In cocktails, you rarely see it more than a half-ounce at a time. It’s an uphill battle getting it to play nice with other ingredients, and the best Fernet cocktails I’ve had use between 0.25oz and 0.5oz for a lingering peppermint finish. Online searches will give you the Toronto and the Hanky Panky, but the best Fernet cocktail I’ve had is either the Autumn Negroni or the Don’t Give Up The Ship.
Full list of Fernet Branca cocktails here.
TRIVIA #1: Allegedly. Digestivos allegedly aid digestion. This article is written taking this claim at face value, but I’ll save you the Google work and tell you there is no reputable scientific evidence for these claims, or at least none that I could find. In fact, every single time the emotionless light of science has been shined on this particular issue, it finds the opposite: alcohol hinders digestion considerably more than any herbs in the alcohol would help it. As a mild anaestetic and vasodialator, alcohol may relieve some of the experience of overeating, but hasten digestion it don’t.

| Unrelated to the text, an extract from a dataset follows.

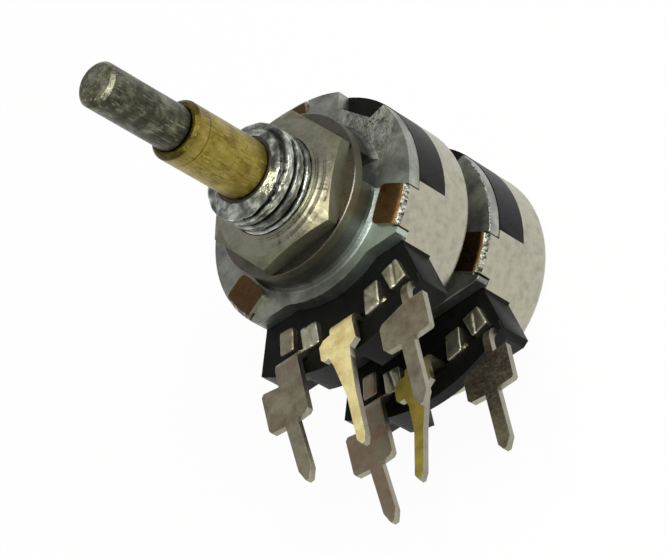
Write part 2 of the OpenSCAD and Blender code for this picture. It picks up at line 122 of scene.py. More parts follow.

TRIVIA #2: The inclination to pronounce it “fair-nay” is understandable, as it actually is a French word. It’s a surname originating (as best as I can tell) around Burgundy. The Brancas probably chose it for their fictional 100 year old Swede because it was exotic. Nonetheless, as Fernet Branca is an Italian product, we pronounce it the Italian way, and Italians — like almost every other language using the classical Latin alphabet — think a silent T is fucking stupid.